Measles prevalent in 2014; the precautions that should be taken
According to the Centers for Disease Control, there has been a sharp rise in the numbers of measles cases this year. The spread of the disease is linked to travel and people not taking precautions.
Like other viruses, measles can spread through the air, so anyone who has it and sneezes or coughs can pass it on. It's so contagious that those who are not immune and are exposed will more than likely develop a case quickly. So what should we know about measles? Here are a few answers courtesy of the CDC:
How to prevent measles? Get vaccinated. Adults who can't remember if they were vaccinated as a child should be vaccinated again. Infants 6 months through 11 months old should have one dose of measles vaccine. Little ones in the U.S. usually receive a measles vaccine at 12 to 15 months of age. Infants who were vaccinated before 12 months should be re-vaccinated around their first birthday with two doses, at least 28 days apart.
How can you tell if you have measles?

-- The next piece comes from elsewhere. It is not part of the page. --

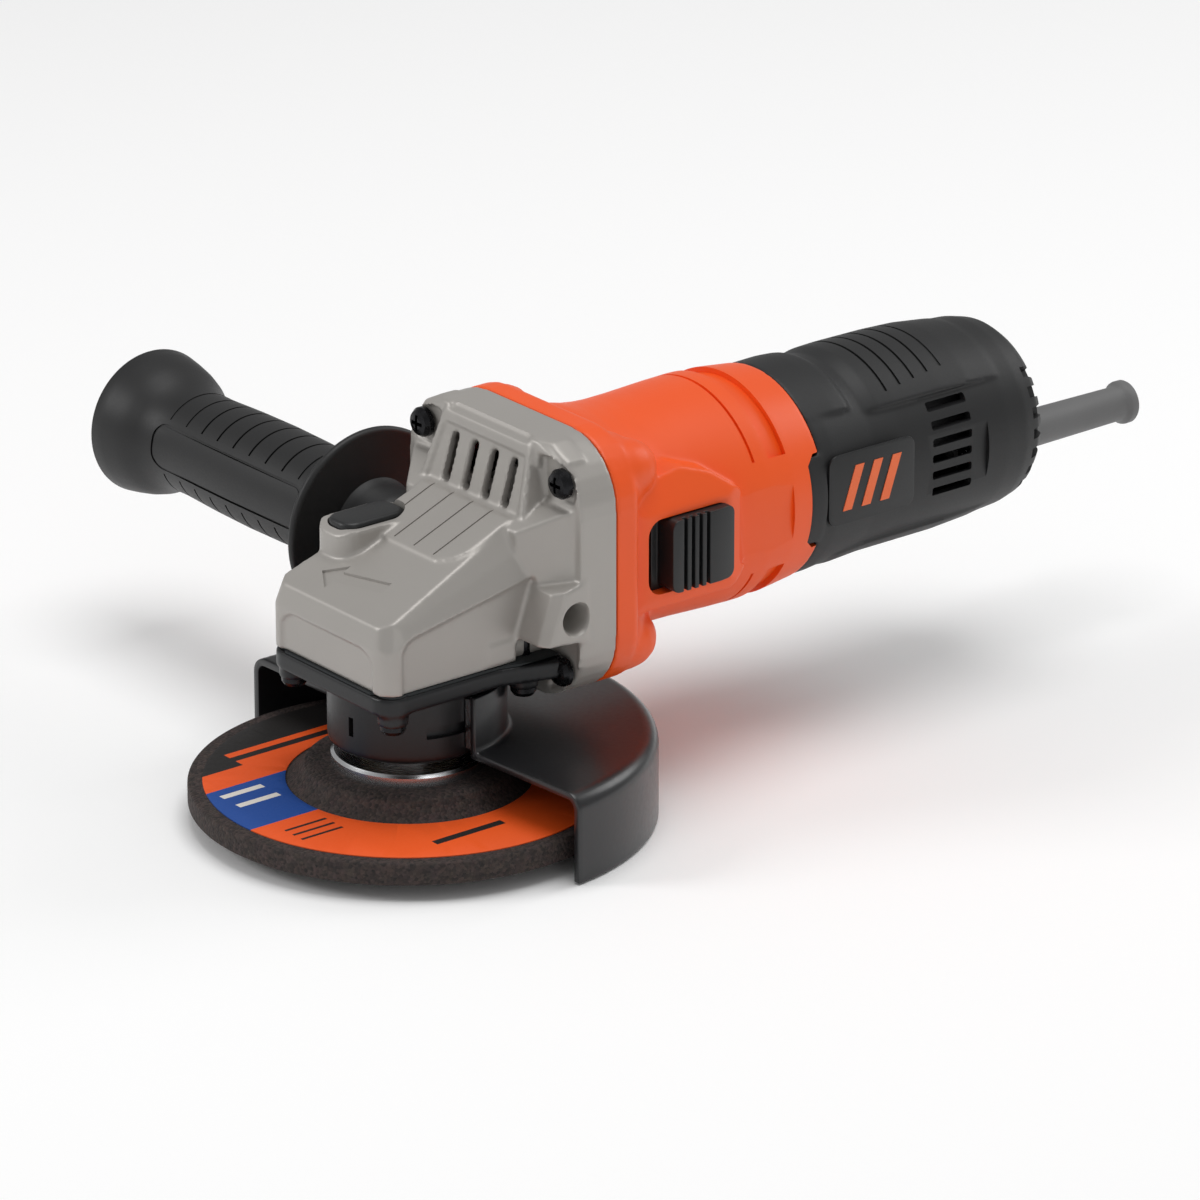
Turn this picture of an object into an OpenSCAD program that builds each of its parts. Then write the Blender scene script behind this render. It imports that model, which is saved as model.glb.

Look for a rash that usually begins on the trunk and spreads all over your body. A good case of measles can include fever, runny nose, cough and watery eyes. Measles can cause serious illness, even death.
Should a person be cautious if traveling a lot? Yes. If you travel, definitely make sure you are vaccinated. Measles is still a common disease in Europe, Asia, Africa and the Pacific region.
According to the CDC, so far this year, there have been more U.S. travelers returning from the Philippines with measles than any other destination. So be cautious, and reduce the chances of bringing an unwanted bug back to the U.S.